Çocuklarımızın ellerine tutuşturduğumuz akıllı cihazların kontrolünü gerçekten yapıyor muyuz?
Sıklıkla üzerinde durduğum konulardan biri, özellikle akıllı cihazların çocuklarımızın elindeyken kontrol edilmesi gerekliliğidir. Çünkü her anlamda kontrolsüz kullanım, birçok zararı beraberinde getiriyor.
Geçenlerde bir tanıdığım, okul öncesi yaş grubundaki çocuğunun telefonda oyun oynarken bin küsur liralık para çekimi yaptığını anlattı. Bu durumla ilgili çözüm için şirketle iletişime geçtiklerinde, şirketin, ödeme yapıldığı ve kullanıldığı gerekçesiyle iade kabul etmediğini belirtti. Şimdi böyle bir tablo karşısında çocuğa kızsanız kızamazsınız, ebeveyne kızsanız ne fayda eder?
Sosyal platformlarda dikkatinizi çekiyor mu bilmiyorum, ancak herhangi bir uyarı veya şartları kabul etmeye yönelik bir bildirim geldiğinde, hemen aşağıda renkli bir kutucuk içinde “Kabul Ediyorum” ibaresi yer alıyor. Yani okuma yazma bilmeyen çocuklar bile otomatik olarak bu kutucuğa basma potansiyeline sahipler. Bu yüzden neyi kabul ettiklerinin veya kabul ettikleri şeyin ne anlama geldiğinin önemi olmaksızın, oyuna devam edebilmek adına “nasıl olsa renkli bir kutucuk var” diye basıyorlar. Elbette ki olan, bu noktada ebeveynlerin banka hesaplarının boşalmasıyla sonuçlanıyor. Binlerce lira bir anda havaya uçabiliyor, hatta daha fazlası. Ama burada çocuğun gerçekten bir suçu yok; çünkü çocuk okuma yazma bile bilmiyor. Bu durum, bir nevi okuma yazma bilmeyen bir bireyin resmi bir kuruma gittiğinde karşılaşacağı muameleye benziyor. Okuma yazma bilmediğinizi ifade ederseniz farklı, bildiğinizi ifade ederseniz çok daha farklı bir muameleyle karşılaşırsınız. Ancak kontrolsüz teknolojik cihaz kullanımı söz konusu olduğunda, benzer bir ayrım yapılmıyor.
Yukarıda verdiğim örnek sadece bir tanesi. Buna benzer pek çok olay duyuyorum, ancak şaşırmıyorum. Çünkü dediğim gibi, çocukların bu noktada herhangi bir suçu yok; çocukların ellerine sanki bir bakıcıymış gibi akıllı cihazları tutuşturan ebeveynlerin suçu var. Düz mantıkla bakacak olursak, nasıl ki bakıcılar belirli bir ücret talep ediyorsa, akıllı cihazlarla kurulmuş olan bu düzen de bir şekilde ücretini tahsil ediyor.

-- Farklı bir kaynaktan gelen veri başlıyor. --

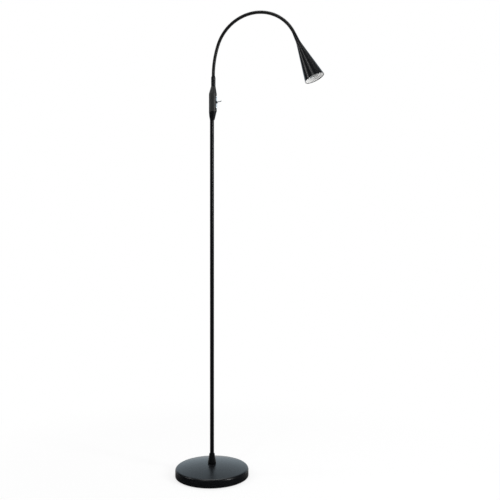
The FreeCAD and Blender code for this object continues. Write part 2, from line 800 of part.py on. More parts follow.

Yapma, konuşma, hoplama, zıplama, oturma, kalkma…
Çocuktan ziyade karşımızda bir robot olduğunu düşündüğümüzde, asıl problemi başlatmış oluyoruz. Yani asıl problemin tuşuna basmış oluyoruz ve karşımızda duygu ve düşünceleri alınmış robotlar olduğunu kabul ederek yolumuza devam ediyoruz. Ancak savunduklarımızla gerçekler aynı değil ve ortak bir paydada buluşamıyoruz. Bu sebeple de, her biri biricik olan ve kesinlikle robotlarla alakası bulunmayan çocuklarımız, maddi ve manevi sorunlar ile varlıklarını hatırlatıyorlar. Benim tavsiyem, bu sorunlara gerek kalmadan, çocuklarımızın varlıklarını olduğu gibi kabul etmek ve onlara insan oldukları gerçeğiyle muamele ederek, insana yakışır bir yaşam standardı sunabilmektir.